Et d’ajouter, par ailleurs, que ces échanges transfrontaliers sont dominés par les produits de l’agriculture et de l’élevage. Par conséquent, ‘’ils constituent un facteur essentiel pour la sécurité alimentaire dans de nombreux endroits. Ils jouent donc, à divers égards, un rôle crucial pour la prospérité et la réduction de la pauvreté dans la sous-région’’.

Lors de la cérémonie de signature du plan d’actions pour la promotion et la facilitation du petit commerce transfrontalier, le coordonnateur provincial au Sud-Kivu du programme de facilitation du commerce dans la région des grands-lacs, PFCGL, un programme financé par la Banque mondiale, professeur Célestin BUCHEKUDERWA a précisé que ces échanges commerciaux sont à la base de l’économie de survie de plusieurs familles sur le sol à la fois rwandais , burundais et congolais.

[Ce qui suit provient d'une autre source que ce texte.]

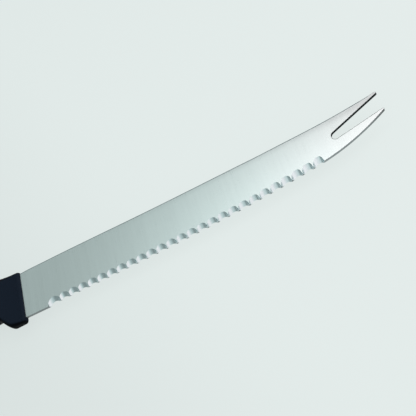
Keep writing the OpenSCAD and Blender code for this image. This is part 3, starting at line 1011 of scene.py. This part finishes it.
# The roof's light on its far and its near side: the least, and what is added along X
FAR_LIGHT, NEAR_LIGHT = (0.53, 1.92), (0.35, 0.80)

# Places in the row frame between which it grows along X on both sides, falls off at the far edge, and
# passes from the near side to the far one
FAR_ALONG, NEAR_ALONG = (-0.145, 0.175), (-0.30, 0.25)
FAR_EDGE, NEAR_TO_FAR = (0.185, 0.105), (-0.12, 0.08)


def lit_roof(g):
    """Roof of the light tent. It rises from dim to bright along X, falls off again on the far side, and
    is softer on both counts on the near side. Its light is cool where it is dim."""
    material, f = new_finish("lit_roof")
    x, y = f.axis("X"), f.axis("Y")
    along = f.rise(x, *FAR_ALONG)
    far = FAR_LIGHT[0] + FAR_LIGHT[1] * along * f.rise(y, *FAR_EDGE)
    near = NEAR_LIGHT[0] + NEAR_LIGHT[1] * f.rise(x, *NEAR_ALONG)
    level = near + (far - near) * f.rise(y, *NEAR_TO_FAR)
    light = f.tinted(f.blend(along**3, DIM_TINT, BRIGHT_TINT), level)
    f.node("OutputMaterial", {}, f.node("Emission", {}, light, g.roof_light))
    return material


# The sky's least light and what is added towards the tip, and where it changes: along X, and above the
# horizon, as shares of the way to the pole
SKY_LIGHT = (0.36, 0.76)
SKY_ALONG, SKY_UP = (-0.60, 0.30), (0.0, 0.08)


def studio_sky(g):
    """Soft light from all round: dim and cool on the handle's side, plain beyond the tip, and the floor's
    colour near the horizon."""
    world = bpy.data.worlds.new("studio_sky")
    f = Finish(world)
    share = f.rise(f.axis("X", "Generated"), *SKY_ALONG)
    light = f.tinted(f.blend(share, DIM_TINT, BRIGHT_TINT), SKY_LIGHT[0] + SKY_LIGHT[1] * share)
    tone = f.blend(f.rise(f.axis("Z", "Generated"), *SKY_UP), g.floor_colour, light)
    f.node("OutputWorld", {}, f.node("Background", {}, tone, g.sky_light))
    return world


# Operators


def origin(k):
    """The knife's own origin in the row frame, from the CAD blade's box and the blade's sizes."""
    return np.array([BLADE_HIGH.x - k.length, BLADE_LOW.y + k.heel_depth, (BLADE_LOW.z + BLADE_HIGH.z) / 2])


def level_sheet(name, side, height, material):
    """A level square of the stage around the origin."""
    corners = [(x * side / 2, y * side / 2, height) for x, y in ((-1, -1), (1, -1), (1, 1), (-1, 1))]
    mesh = bpy.data.meshes.new(name)
    mesh.from_pydata(corners, [], [(0, 1, 2, 3)])
    mesh.materials.append(material)
    sheet = bpy.data.objects.new(name, mesh)
    bpy.context.scene.collection.objects.link(sheet)
    return sheet


class KNIFE_OT_blade(Operator):
    """Build the scalloped blade with its fork and its hidden tang."""

    bl_idname = "knife.blade"
    bl_label = "Blade"

    def execute(self, context):
        k, _, _ = settings()
        piece = make_blade(k).build("steel_blade", origin(k))
        finish_piece(piece, "blade", [
            brushed_steel(k), ground_steel(k),
            # The stamped edge: its tone partly painted shade, its ramp along X painted light and shade.
            stamped_steel("stamped_edge_painted_shade", k.stamped, 0.38, OUTER_EDGE_LIGHT_AND_SHADE),
            # Painted shade: the near-black slot wall.
            stamped_steel("slot_wall_painted_shade", k.slot, 0.55, EVEN_EDGE_LEVEL),
            # Painted shade: the dark spine edge.
            stamped_steel("spine_edge_painted_shade", k.spine, 0.32, EVEN_EDGE_LEVEL),
        ])
        return {"FINISHED"}


class KNIFE_OT_handle(Operator):
    """Build the moulded handle with its guard, pad recesses and hanging hole."""

    bl_idname = "knife.handle"
    bl_label = "Handle"

    def execute(self, context):
        k, h, _ = settings()
        piece = make_handle(h, k).build("moulded_handle", origin(k))
        finish_piece(piece, "handle_body", [navy_plastic(h)])
        return {"FINISHED"}


class KNIFE_OT_pads(Operator):
    """Build the two soft grip pads."""

    bl_idname = "knife.pads"
    bl_label = "Grip pads"

    def execute(self, context):
        k, h, _ = settings()
        rubber = soft_grip(h)
        for side, name, node in ((1, "upper_pad", "grip_pad_upper"), (-1, "lower_pad", "grip_pad_lower")):
            piece = make_pad(h, k.sheet, side).build(name, origin(k))
            finish_piece(piece, node, [rubber])
        return {"FINISHED"}


class KNIFE_OT_stage(Operator):
    """Lay the floor, hang the lit roof and set the world's light and the camera."""

    bl_idname = "knife.stage"
    bl_label = "Stage"

    def execute(self, context):
        _, _, g = settings()
        scene = context.scene
        level_sheet("floor", g.floor_size, 0.0, pale_floor(g))
        roof = level_sheet("roof", g.roof_size, g.roof_height, lit_roof(g))
        roof.visible_camera = False
        scene.world = studio_sky(g)
        scene.view_settings.view_transform = "Standard"

        camera = bpy.data.objects.new("camera", bpy.data.cameras.new("camera"))
        scene.collection.objects.link(camera)
        back = (Vector(g.camera_place) - Vector(g.camera_aim)).normalized()
        right = Vector((0, 0, 1)).cross(back).normalized()
        level = Matrix((right, back.cross(right), back)).transposed()
        camera.matrix_world = Matrix.Translation(g.camera_place) @ (
            level @ Matrix.Rotation(g.camera_roll, 3, "Z")).to_4x4()
        camera.data.lens = g.lens
        camera.data.clip_start = 5 * MM
        scene.camera = camera
        return {"FINISHED"}


class KNIFE_PT_sidebar(Panel):
    """Lists the knife's operators and settings."""

    bl_label = "Tomato Knife"
    bl_idname = "KNIFE_PT_sidebar"
    bl_space_type = "VIEW_3D"
    bl_region_type = "UI"
    bl_category = "Tomato Knife"

    def draw(self, context):
        for group, operators in ((context.scene.knife_blade, ("knife.blade",)),
                                 (context.scene.knife_handle, ("knife.handle", "knife.pads")),
                                 (context.scene.knife_stage, ("knife.stage",))):
            box = self.layout.box()
            for operator in operators:
                box.operator(operator)
            for name in group.__annotations__:
                box.prop(group, name)


CLASSES = (BladeSettings, HandleSettings, StageSettings, KNIFE_OT_blade, KNIFE_OT_handle, KNIFE_OT_pads,
           KNIFE_OT_stage, KNIFE_PT_sidebar)


def register():
    for cls in CLASSES:
        bpy.utils.register_class(cls)
    bpy.types.Scene.knife_blade = PointerProperty(type=BladeSettings)
    bpy.types.Scene.knife_handle = PointerProperty(type=HandleSettings)
    bpy.types.Scene.knife_stage = PointerProperty(type=StageSettings)


def unregister():
    del bpy.types.Scene.knife_blade, bpy.types.Scene.knife_handle, bpy.types.Scene.knife_stage
    for cls in reversed(CLASSES):
        bpy.utils.unregister_class(cls)


def main():
    """Builds every piece and the stage."""
    register()
    bpy.ops.knife.stage()
    bpy.ops.knife.blade()
    bpy.ops.knife.handle()
    bpy.ops.knife.pads()
    bpy.context.view_layer.update()


if __name__ == "__main__":
    main()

‘’Il permet aussi la survie de nombreux agriculteurs et éleveurs (congolais et rwandais), grossistes et employés d’entrepôts et – dans une bonne mesure – d’agents de la frontière du côté congolais. Ce commerce génère aussi des revenus significatifs pour les provinces et les États. Il constitue une preuve visible de la forte interdépendance économique de villes (Rusizi et Bukavu)  et des régions frontalières’’.

Des acteurs de la société civile sont unanimes d’affirmer que les femmes sont devenues des ‘’forces motrices, des plaques tournantes du petit commerce avec un point d’honneur sur la construction de la paix entre les trois pays voisins’’. Des initiatives dignes d’être encouragées au grand bonheur de toutes les communautés, renchérit-on.  

‘’Une région intégrée, prospère et pacifique en dépend’’, martèle Amina AGANZE, directrice exécutive de la Société internationale de la femme africaine, SIFA en sigle, une organisation à pied d’œuvre à Bukavu.

‘’Il n’y a aucun mal à changer d’avis, pourvu que ce soit dans le bon sens’’, disait Winston CHURCHIL, ancien Premier ministre du Royaume-Uni.